There are 20 types of Anglo Celtic Australian (ACA) men and Chinese (Australian) men. Ten of each, which are arranged in a triangular formation, with most culturally sanctioned (that is the one that the popular culture emphasize though media, national and personal narratives at the front, behind him other types were distilled from the two culture's cinematic output. The photographs are 1.9 m tall and .8m wide. The two sets are not oppositional, but on a course to merge. Throughout time and across cultures there has been a battle going on defining what is the ideal man. Is he a physical man or an intellectual man? The two cultural perspectives I’ve chosen for this exhibition illustrate this, with the ACA masculinity being dominated by images and stereotypes of the physical and Chinese being about academic, cultural and occupational pursuits.

I've been exhibiting since 1996, first in cafes then I moved to galleries then to public spaces. I like public spaces the most. My work is very sociologically based; I’m asking questions that I want to engage the general public with. That is not to say I don't hit on issues in art theory, I do. So the more public the space the more people who see it, then there is more chance of the questions being discussed. Federation Square is the most wonderful public place to show, and I’ve had a fantastic working relationship with them in putting this project together. Sydney doesn't have an equivalent space, very few cities do. It’s a real privilege showing in there.


Do you describe these works as portraits- tell me about how you feel they are best described?

They are not so much portraits because even for the people who are playing themselves (like my father) they are acting out a 'type'. The individual is usurped by a more generalised representation, though having said that I’ve left some quirks in. for example the watch worn by the lead Chinese guy is a Tag Heuer not a Rolex. 

And the juxtaposition of different images of men- describes two images and tells me something about the placement and the juxtapositions?
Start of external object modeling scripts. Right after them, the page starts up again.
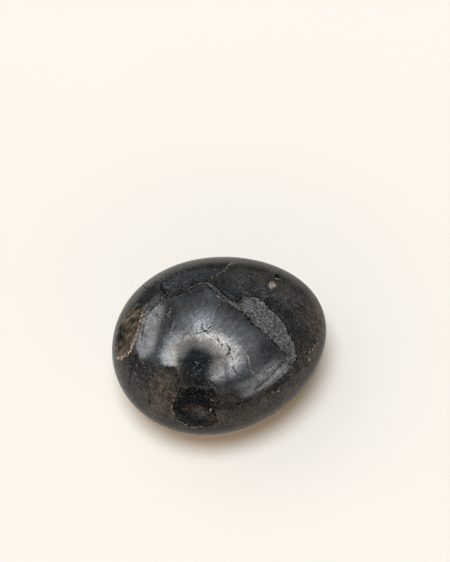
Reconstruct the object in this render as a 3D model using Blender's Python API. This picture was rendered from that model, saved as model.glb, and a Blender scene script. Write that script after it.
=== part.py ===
"""A palm stone of polished labradorite, modelled as the one piece of rock that it is.

The stone is a rounded, slightly egg-shaped pebble: its -X end is the thick one, and it thins and falls away
towards +X. Its underside is shallower than its crown, and is worn to a small flat on which it rests at z = 0.
The polish dips where softer mineral lies in the surface: a grainy vein across the crown, a pocket at the
thick end and a dark patch on the front flank.

Blender units are metres, +Z is up, +X runs along the stone, and the origin is under its middle.
"""

import math

import bmesh
import bpy
import numpy as np

MM = 0.001

# Driving dimensions of the pebble.
LENGTH = 62.9 * MM
WIDTH = 53.6 * MM  # across the middle
CROWN_RISE = 19.3 * MM  # from the girdle to the top, half way along
BELLY_DEPTH = 16.0 * MM  # from the girdle to the bottom, before the flat is worn away
FLAT_WEAR = 0.9 * MM  # how much of the bottom the resting flat takes
FLAT_EDGE = 0.4 * MM  # depth over which the flat rounds into the belly
WIDTH_TAPER = 0.073  # share of the half width lost from the middle to the +X end
RISE_TAPER = 0.30  # the same for the crown's rise
GIRDLE_BLEND = 0.5  # sine of the latitude where the blend between crown and belly ends

GIRDLE_HEIGHT = BELLY_DEPTH - FLAT_WEAR

# Faces along an edge of the cube that is rounded to the pebble, and how far they gather on the crown.
GRID = 28
CROWN_GATHER = 0.25

# Hollows in the polish. A route's stops are (x, y, half width) in millimetres, with x and y seen from above.
VEIN_ROUTE = [
    (1.2, 9.8, 1.1),
    (2.0, 4.8, 1.2),
    (4.2, 0.4, 1.5),
    (8.4, -2.4, 3.0),
    (10.8, -6.4, 3.8),
    (12.0, -10.2, 3.4),
    (13.4, -14.6, 2.3),
    (14.3, -17.8, 1.2),
]
VEIN_DEPTH = 0.25 * MM
POCKET_ROUTE = [(-20.4, 11.6, 2.0), (-24.2, 7.8, 3.4), (-27.2, 4.4, 3.0)]
POCKET_DEPTH = 0.45 * MM
PATCH_ROUTE = [(-18.6, -17.6, 4.4), (-15.8, -21.6, 4.6)]
PATCH_DEPTH = 0.30 * MM
HOLLOW_WALL = 1.6 * MM  # distance over which a hollow's wall falls

ROCK_COLOUR = (0.045, 0.050, 0.054, 1.0)
ROCK_ROUGHNESS = 0.16


def unit(vectors):
    return vectors / np.linalg.norm(vectors, axis=-1, keepdims=True)


def cube_directions(corners):
    """Unit directions for points of a cube 2 units wide, evenly spread, then gathered on the crown."""
    spread = unit(np.tan(corners * math.pi / 4))
    return unit(spread + [0.0, 0.0, CROWN_GATHER])


def pebble(directions):
    """Points of the polished pebble, one for each unit direction (dx, dy, dz).

    x = LENGTH / 2 * dx
    y = WIDTH / 2 * dy * (1 - WIDTH_TAPER * dx)
    z = GIRDLE_HEIGHT + dz * h, worn flat at the bottom. h goes smoothly from BELLY_DEPTH below the girdle to
        CROWN_RISE * (1 - RISE_TAPER * dx) above it.
    """
    dx, dy, dz = directions.T
    latitude = np.clip(dz / GIRDLE_BLEND, -1, 1)
    crown_share = 0.5 + 0.5 * latitude * (1.5 - 0.5 * latitude**2)
    rise = CROWN_RISE * (1 - RISE_TAPER * dx)
    x = LENGTH / 2 * dx
    y = WIDTH / 2 * dy * (1 - WIDTH_TAPER * dx)
    z = GIRDLE_HEIGHT + dz * (BELLY_DEPTH + (rise - BELLY_DEPTH) * crown_share)
    return np.stack([x, y, worn_flat(z)], axis=1)


def worn_flat(z):
    """z where the pebble clears the flat, 0 on the flat, and a parabola over the rounded edge between."""
    edge = (z + FLAT_EDGE) ** 2 / (4 * FLAT_EDGE)
    return np.where(z >= FLAT_EDGE, z, np.where(z <= -FLAT_EDGE, 0.0, edge))


def crown_point(x, y):
    """The point of the pebble's upper side over (x, y)."""
    dx = x / (LENGTH / 2)
    dy = y / (WIDTH / 2 * (1 - WIDTH_TAPER * dx))
    dz = math.sqrt(1 - dx**2 - dy**2)
    return pebble(np.array([[dx, dy, dz]]))[0]


def hollow(points, route):
    """1 on a hollow's floor, 0 outside it, and a smooth wall between, at each of the points.

    The hollow is swept from stop to stop of its route, and its half width changes evenly on the way.
    """
    stops = [(crown_point(x * MM, y * MM), half * MM) for x, y, half in route]
    level = np.zeros(len(points))
    for (start, start_half), (end, end_half) in zip(stops, stops[1:]):
        run = end - start
        share = np.clip((points - start) @ run / (run @ run), 0, 1)
        distance = np.linalg.norm(points - start - share[:, None] * run, axis=1)
        half = start_half + share * (end_half - start_half)
        level = np.maximum(level, np.clip((half - distance) / HOLLOW_WALL + 0.5, 0, 1))
    return level * level * (3 - 2 * level)


def relief(points):
    """Depth below the polish at each of the points, in metres."""
    return (
        VEIN_DEPTH * hollow(points, VEIN_ROUTE)
        + POCKET_DEPTH * hollow(points, POCKET_ROUTE)
        + PATCH_DEPTH * hollow(points, PATCH_ROUTE)
    )


def read_vectors(vertices, name):
    values = np.empty(len(vertices) * 3, np.float32)
    vertices.foreach_get(name, values)
    return values.reshape(-1, 3).astype(float)


def move_vertices(mesh, points):
    mesh.vertices.foreach_set("co", points.astype(np.float32).ravel())
    mesh.update()


def cube_grid(name):
    """A cube primitive 2 units wide, with each side cut into a square grid."""
    mesh = bpy.data.meshes.new(name)
    cube = bmesh.new()
    bmesh.ops.create_cube(cube, size=2.0)
    bmesh.ops.subdivide_edges(cube, edges=cube.edges[:], cuts=GRID - 1, use_grid_fill=True)
    cube.to_mesh(mesh)
    cube.free()
    return mesh


def add_palm_stone(collection):
    """The stone: the cube grid rounded to the pebble, then sunk along its normals where it has hollows."""
    mesh = cube_grid("palm_stone")
    surface = pebble(cube_directions(read_vectors(mesh.vertices, "co")))
    move_vertices(mesh, surface)
    normals = read_vectors(mesh.vertices, "normal")
    move_vertices(mesh, surface - normals * relief(surface)[:, None])
    mesh.shade_smooth()
    mesh.materials.append(polished_rock())
    collection.objects.link(bpy.data.objects.new("palm_stone", mesh))


def polished_rock():
    material = bpy.data.materials.new("polished_labradorite")
    material.use_nodes = True
    shader = material.node_tree.nodes["Principled BSDF"]
    shader.inputs["Base Color"].default_value = ROCK_COLOUR
    shader.inputs["Roughness"].default_value = ROCK_ROUGHNESS
    shader.inputs["Metallic"].default_value = 0.0
    return material


def clear_scene():
    for obj in list(bpy.data.objects):
        bpy.data.objects.remove(obj, do_unlink=True)


def main():
    clear_scene()
    collection = bpy.data.collections.new("labradorite_palm_stone")
    bpy.context.scene.collection.children.link(collection)
    add_palm_stone(collection)


main()
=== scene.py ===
"""Labradorite palm stone: the fine polished surface, its minerals and a plain studio.

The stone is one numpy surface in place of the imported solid. Its veins, seams, fissures and mineral zones are
drawn on it as attributes, most of them from routes given where the camera sees them, in a view of 450 x 562
units.
"""

import math

import bpy
import numpy as np
from mathutils import Matrix, Vector
from mathutils.bvhtree import BVHTree


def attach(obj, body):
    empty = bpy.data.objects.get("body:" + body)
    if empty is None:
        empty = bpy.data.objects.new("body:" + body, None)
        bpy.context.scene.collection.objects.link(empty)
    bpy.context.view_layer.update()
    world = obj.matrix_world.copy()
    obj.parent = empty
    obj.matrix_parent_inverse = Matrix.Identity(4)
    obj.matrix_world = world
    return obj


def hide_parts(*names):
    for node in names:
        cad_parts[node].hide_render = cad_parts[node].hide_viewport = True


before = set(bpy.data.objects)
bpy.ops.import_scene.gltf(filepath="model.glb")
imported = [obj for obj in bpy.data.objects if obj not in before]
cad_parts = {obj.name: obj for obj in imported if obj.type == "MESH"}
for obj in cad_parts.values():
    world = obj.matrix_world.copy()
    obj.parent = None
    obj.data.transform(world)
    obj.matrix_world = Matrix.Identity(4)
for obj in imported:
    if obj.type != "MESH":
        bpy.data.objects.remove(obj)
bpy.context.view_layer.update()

bl_info = {
    "name": "Labradorite Palm Stone",
    "version": (1, 0, 0),
    "blender": (4, 5, 0),
    "location": "3D View > Sidebar > Palm Stone",
    "description": "Makes a polished labradorite palm stone and a plain studio to show it in",
    "category": "Add Mesh",
}

MM = 0.001

# ----------------------------------------------------------------------
# The camera, and the view in which the marks of the stone's near side are placed
# ----------------------------------------------------------------------

VIEW_WIDTH = 450
VIEW_HEIGHT = 562
VIEW_AZIMUTH = math.radians(-24.2)
VIEW_ELEVATION = math.radians(60.0)
VIEW_DISTANCE = 430 * MM
VIEW_FOCAL = 1500.0  # focal length, in units of the view
STONE_IN_VIEW = (220.5, 341.9)  # where the middle of the stone's girdle is seen
VIEW_UNIT = 0.2873 * MM  # size on the stone of one unit of the view
SENSOR = 36.0


def view_axes():
    """Right, up and back of the camera, as three unit vectors, and its place.

    Back is set by azimuth and elevation, and the place is VIEW_DISTANCE along it from the girdle's middle.
    The camera is then turned a little, so that the girdle's middle is seen at STONE_IN_VIEW.
    """
    level = math.cos(VIEW_ELEVATION)
    rise = math.sin(VIEW_ELEVATION)
    back = Vector((math.sin(VIEW_AZIMUTH) * level, -math.cos(VIEW_AZIMUTH) * level, rise))
    place = Vector((0, 0, girdle_height())) + back * VIEW_DISTANCE
    aimed = back.to_track_quat("Z", "Y").to_matrix()
    pitch = math.atan((STONE_IN_VIEW[1] - VIEW_HEIGHT / 2) / VIEW_FOCAL)
    yaw = math.atan((STONE_IN_VIEW[0] - VIEW_WIDTH / 2) / VIEW_FOCAL)
    turned = aimed @ Matrix.Rotation(pitch, 3, "X") @ Matrix.Rotation(yaw, 3, "Y")
    return np.array(turned.col[0]), np.array(turned.col[1]), np.array(turned.col[2]), np.array(place)


def view_places(points):
    """Where each point is seen: (x, y) in units of the view, x to the right and y downwards."""
    right, up, back, place = view_axes()
    offset = points - place
    depth = -(offset @ back)
    x = VIEW_WIDTH / 2 + VIEW_FOCAL * (offset @ right) / depth
    y = VIEW_HEIGHT / 2 - VIEW_FOCAL * (offset @ up) / depth
    return np.stack([x, y], axis=1)


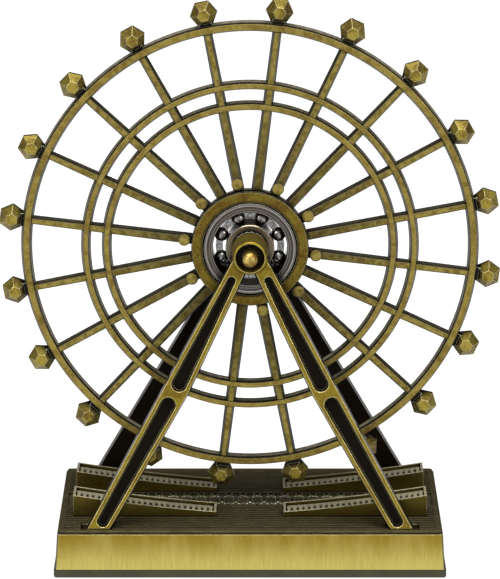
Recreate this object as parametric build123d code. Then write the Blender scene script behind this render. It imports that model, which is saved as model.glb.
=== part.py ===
from build123d import *
import os
from math import atan2, cos, degrees, hypot, radians, sin

# A desk ferris wheel of antique-bronze zinc castings, turned by hand on an open ball bearing.
# All lengths are in millimetres. X runs to the right, Y to the back and Z up. The origin is
# under the middle of the base, on the surface that the wheel stands on.

# ---- Base: pad, plinth, front panel and deck ----
base_height = 10.9  # deck surface above the table
deck_width = 87.8
deck_depth = 48.0
deck_reveal = 0.7  # edge of the deck that stands above the plinth
deck_plug = 1.2  # the deck's lower step, which drops into the plinth
plug_inset = 4.0  # from the deck's edge in to the side of that step
plug_clearance = 0.1
deck_corner = 0.9
plinth_ledge = 0.35  # plinth top outside the deck's edge
side_lean = 0.55  # how far each side of the plinth leans in over its height
plinth_wall = 2.2
plinth_web = 2.2  # top wall of the hollow plinth, under the deck's step
pad_thickness = 1.7
pad_chamfer = 0.15
pad_ledge = 0.3  # pad beyond the plinth, all round
panel_thickness = 0.6
panel_proud = 0.12  # front panel beyond the plinth's face
panel_side_margin = 0.35  # inside the plinth's leaning side edges
panel_edge_margin = 0.12  # above the pad and below the deck
panel_clearance = 0.05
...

In Australian Anglo Celtic masculinity (ACAM) we privilege youth, particularly men that have natural talent and work hard at perfecting it. So footballers, sportsmen, entertainers. Behind the very handsome, well built man holding his footy boots is a 59-year-old man holding an Esky, wearing Speedos. They are the same type in many ways separated by 30+ years. A similar juxtaposition happens in reverse in the Chinese set, where the privileged masculine type the 50s professional and behind him is the 20s professional eager to climb the corporate ladder. In just these four photographs we have the key finding of my research and the core issue, which makes me uncomfortable with how we (ACA) see being a man. In ACAM we know whether we've achieved 'manhood' by the time we are 26 and the rest of our lives we attempt to reform how we view ourselves against the dominate images and themes that press and media present us with.

For most of us ACA men we don't fit this ideal of the sportsman and work at defining ourselves differently (see http://www.smh.com.au/opinion/society-and-culture/the-true-history-of-the-beer-belly-gang-20101203-18jvj.html it's worth the typing), I’m interested in the experiences of men from other cultural backgrounds who have to interact with this dominate issue. In the Chinese view of a man it’s about using intellect you have to achieve while being cultural and moral. What I find interesting is in my peer group most of the ACA men relate more to the Chinese model then to the ACA model. So in part this show is about giving space within Australian culture for Chinese men to perform their masculinity and give permission for men like me, and you, to cast ourselves as cultural and about mind rather then body. Which is in part why I moved to Melbourne from Sydney. 


Masculinities, fluidity, and multiplicity - these may or may not be some of the art school/theoretical terms from the recent past that may also be an influence on your conceptual approach?

The way masculinity has been conceptualised in theory is that there are many competing masculinities in any society at any time, some based on the physical some on the intellectual. But the popular culture has an amalgam that is constantly refereed to, and presented as the 'real' man, the 'proper' man, refereed to as the hegemonic masculinity. In this installation I’ve distilled back to this culturally dominate (sportsman/businessman) type, for I wish to disrupt it. One size does not fit all. One masculinity does not suit a culture. There are many competing to be seen, to be acknowledged, but struggling against the dominant type. My theoretical frame is Lucan's idea of the "given-to-be-seen" which is the images that exist in a culture by which we feel we can construct our identity.

What my work has always been about is attempting to expand what exists in the "given-to-be-seen".  I'm presenting 20 masculinities; to the public hopefully get people to question what is an ideal man? Each person who approaches this installation will bring with him his own cultural understanding and will see this work through his/her eyes. The show will be very different for an Indian student who is negotiating Australian culture, than it is for a tourist from Qatar. It is hard to break down the stereotypes until you acknowledge them. Over the last 15 year with the rise of the internet and social media we have fundamentally changed the way a new generation is able to construct their identity (including masculinity) there is much more material and more variety. Much of this is hidden in cyberspace is not viewed by the majority of the population. What my work is doing is to bring forward these 20 types (carefully researched from cinema) and presenting them to the population at large and challenging the viewer to accept them as 'real' men.



Looking at these images in the Fed Square context you are placing them in, makes it clear to audiences that these are not images from advertising or does it? How do punters know its art, is it clearly signified and/or is this part of the mystery of the installation. What do you feel about this?

Great point, it has been part of my art practice since 2004 to use materials that are associated with advertising and present the work as if it is advertising without the company brand. This produces 'shock' for the viewer, the form is familiar and comes with a set of expectations but it's not advertising, it is a little confusing. The project I was commissioned to do as Esplanade in Singapore in 2004 was 6 full sized portraits that were stuck to the floor  on of the corridors leading to the concert halls. Singaporeans are used to lots of advertising. It was interesting seeing their reactions to the work. I was trained as a commercial photographer. I love advertising imagery. I want my work to use their vocabulary in order to subvert it.